--- START OF Data lines ---

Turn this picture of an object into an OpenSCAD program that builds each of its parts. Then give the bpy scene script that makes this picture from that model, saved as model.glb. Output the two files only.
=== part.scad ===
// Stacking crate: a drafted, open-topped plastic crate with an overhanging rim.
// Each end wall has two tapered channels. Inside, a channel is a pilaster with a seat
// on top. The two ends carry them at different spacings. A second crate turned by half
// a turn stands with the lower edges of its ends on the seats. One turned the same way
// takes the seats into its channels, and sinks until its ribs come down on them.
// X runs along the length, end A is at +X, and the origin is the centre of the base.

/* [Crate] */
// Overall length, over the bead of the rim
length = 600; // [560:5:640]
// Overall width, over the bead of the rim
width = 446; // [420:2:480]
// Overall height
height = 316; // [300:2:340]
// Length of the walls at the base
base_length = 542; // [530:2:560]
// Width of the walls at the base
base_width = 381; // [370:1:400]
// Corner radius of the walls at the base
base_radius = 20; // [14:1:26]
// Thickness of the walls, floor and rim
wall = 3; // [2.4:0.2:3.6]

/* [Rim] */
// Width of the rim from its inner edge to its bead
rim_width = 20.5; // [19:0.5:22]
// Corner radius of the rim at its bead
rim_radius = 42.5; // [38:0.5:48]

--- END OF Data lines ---
--- START OF Data lines ---

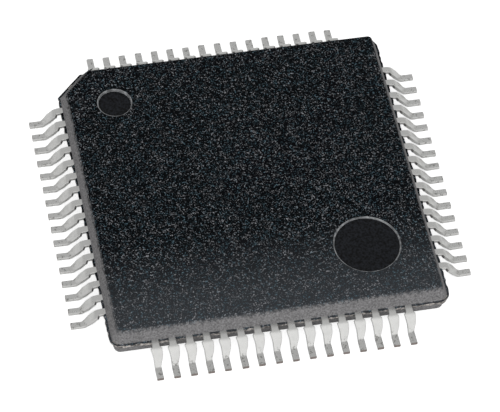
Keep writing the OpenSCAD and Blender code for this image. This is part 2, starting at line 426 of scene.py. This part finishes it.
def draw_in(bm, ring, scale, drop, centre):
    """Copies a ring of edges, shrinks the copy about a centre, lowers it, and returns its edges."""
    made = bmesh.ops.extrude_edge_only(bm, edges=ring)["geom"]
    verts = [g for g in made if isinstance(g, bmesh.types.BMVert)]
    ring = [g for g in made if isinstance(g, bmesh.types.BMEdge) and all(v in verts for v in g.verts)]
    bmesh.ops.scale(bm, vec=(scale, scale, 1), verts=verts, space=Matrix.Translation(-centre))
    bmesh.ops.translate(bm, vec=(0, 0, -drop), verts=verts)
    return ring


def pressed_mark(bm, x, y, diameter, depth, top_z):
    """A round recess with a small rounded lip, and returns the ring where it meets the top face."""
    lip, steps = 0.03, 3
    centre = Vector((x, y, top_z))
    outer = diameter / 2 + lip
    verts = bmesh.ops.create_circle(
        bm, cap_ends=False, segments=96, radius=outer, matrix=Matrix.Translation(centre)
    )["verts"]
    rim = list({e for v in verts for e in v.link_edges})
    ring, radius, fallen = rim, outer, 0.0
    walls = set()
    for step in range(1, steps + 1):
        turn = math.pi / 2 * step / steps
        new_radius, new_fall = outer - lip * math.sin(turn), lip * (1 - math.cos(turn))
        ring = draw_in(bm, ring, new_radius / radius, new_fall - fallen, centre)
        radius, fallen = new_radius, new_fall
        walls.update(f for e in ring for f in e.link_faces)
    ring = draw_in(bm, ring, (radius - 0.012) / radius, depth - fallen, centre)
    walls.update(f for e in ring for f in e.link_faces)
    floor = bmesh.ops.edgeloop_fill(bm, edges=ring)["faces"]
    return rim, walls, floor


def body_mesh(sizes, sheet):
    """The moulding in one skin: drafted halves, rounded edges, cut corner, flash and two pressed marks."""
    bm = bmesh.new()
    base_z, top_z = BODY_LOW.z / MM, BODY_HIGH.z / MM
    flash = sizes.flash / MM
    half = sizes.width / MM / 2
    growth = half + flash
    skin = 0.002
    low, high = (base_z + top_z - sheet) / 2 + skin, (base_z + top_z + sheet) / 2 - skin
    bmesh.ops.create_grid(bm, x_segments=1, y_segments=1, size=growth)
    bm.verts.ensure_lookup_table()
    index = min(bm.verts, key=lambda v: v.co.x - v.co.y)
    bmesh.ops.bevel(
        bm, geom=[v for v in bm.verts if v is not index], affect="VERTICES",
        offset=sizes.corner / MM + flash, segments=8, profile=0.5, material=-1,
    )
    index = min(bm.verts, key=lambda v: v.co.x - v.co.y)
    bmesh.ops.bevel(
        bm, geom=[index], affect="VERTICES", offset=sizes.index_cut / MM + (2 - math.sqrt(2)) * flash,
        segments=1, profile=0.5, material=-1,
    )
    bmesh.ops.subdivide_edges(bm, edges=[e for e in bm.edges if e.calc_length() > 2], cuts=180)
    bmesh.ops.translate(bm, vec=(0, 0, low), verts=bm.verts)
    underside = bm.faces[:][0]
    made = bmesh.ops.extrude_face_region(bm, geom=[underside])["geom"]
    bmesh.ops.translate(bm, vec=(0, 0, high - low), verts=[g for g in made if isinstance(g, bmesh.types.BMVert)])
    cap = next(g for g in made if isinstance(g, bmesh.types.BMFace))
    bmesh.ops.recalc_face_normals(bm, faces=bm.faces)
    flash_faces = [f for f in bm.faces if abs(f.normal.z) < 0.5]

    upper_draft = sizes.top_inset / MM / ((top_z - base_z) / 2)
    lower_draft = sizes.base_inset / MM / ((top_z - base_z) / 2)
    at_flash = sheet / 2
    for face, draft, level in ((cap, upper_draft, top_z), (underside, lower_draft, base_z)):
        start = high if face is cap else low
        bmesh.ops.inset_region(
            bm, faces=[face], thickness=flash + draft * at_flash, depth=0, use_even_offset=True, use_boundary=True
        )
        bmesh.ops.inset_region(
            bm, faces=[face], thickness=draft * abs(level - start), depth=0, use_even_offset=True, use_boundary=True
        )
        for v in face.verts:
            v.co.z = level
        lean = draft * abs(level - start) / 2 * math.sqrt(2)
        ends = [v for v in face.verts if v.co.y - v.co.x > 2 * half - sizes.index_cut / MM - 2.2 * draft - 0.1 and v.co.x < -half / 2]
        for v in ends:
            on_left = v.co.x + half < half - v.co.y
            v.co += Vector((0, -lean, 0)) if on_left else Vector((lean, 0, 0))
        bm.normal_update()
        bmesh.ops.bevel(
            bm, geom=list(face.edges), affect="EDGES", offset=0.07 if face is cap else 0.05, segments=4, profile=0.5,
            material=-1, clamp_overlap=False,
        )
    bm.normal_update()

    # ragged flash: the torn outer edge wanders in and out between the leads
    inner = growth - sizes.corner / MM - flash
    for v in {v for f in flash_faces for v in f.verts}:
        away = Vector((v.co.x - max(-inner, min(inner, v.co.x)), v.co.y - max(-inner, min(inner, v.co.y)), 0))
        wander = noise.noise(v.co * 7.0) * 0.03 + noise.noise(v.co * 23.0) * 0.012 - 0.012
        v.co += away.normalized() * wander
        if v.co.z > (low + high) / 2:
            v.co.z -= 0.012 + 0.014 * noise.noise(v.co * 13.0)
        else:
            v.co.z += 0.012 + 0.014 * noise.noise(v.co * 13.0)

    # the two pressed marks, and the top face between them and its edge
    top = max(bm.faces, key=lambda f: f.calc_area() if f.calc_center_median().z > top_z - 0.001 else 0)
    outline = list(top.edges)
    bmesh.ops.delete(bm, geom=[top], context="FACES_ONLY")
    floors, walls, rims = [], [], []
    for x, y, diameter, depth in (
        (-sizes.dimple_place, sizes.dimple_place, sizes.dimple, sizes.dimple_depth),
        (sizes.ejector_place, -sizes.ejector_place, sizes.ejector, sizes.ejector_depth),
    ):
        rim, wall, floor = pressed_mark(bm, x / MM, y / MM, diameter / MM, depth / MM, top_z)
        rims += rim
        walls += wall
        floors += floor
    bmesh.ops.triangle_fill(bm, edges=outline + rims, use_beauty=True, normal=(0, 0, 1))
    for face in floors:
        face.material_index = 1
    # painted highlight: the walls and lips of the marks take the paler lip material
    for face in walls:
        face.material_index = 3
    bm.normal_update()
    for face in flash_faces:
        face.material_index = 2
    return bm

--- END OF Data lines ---

Repeat, word for word, only the lines from the line holding "Keep writing the" through the line holding "return ring", with both of those lines included.

■ **Complete output**:
Keep writing the OpenSCAD and Blender code for this image. This is part 2, starting at line 426 of scene.py. This part finishes it.
def draw_in(bm, ring, scale, drop, centre):
    """Copies a ring of edges, shrinks the copy about a centre, lowers it, and returns its edges."""
    made = bmesh.ops.extrude_edge_only(bm, edges=ring)["geom"]
    verts = [g for g in made if isinstance(g, bmesh.types.BMVert)]
    ring = [g for g in made if isinstance(g, bmesh.types.BMEdge) and all(v in verts for v in g.verts)]
    bmesh.ops.scale(bm, vec=(scale, scale, 1), verts=verts, space=Matrix.Translation(-centre))
    bmesh.ops.translate(bm, vec=(0, 0, -drop), verts=verts)
    return ring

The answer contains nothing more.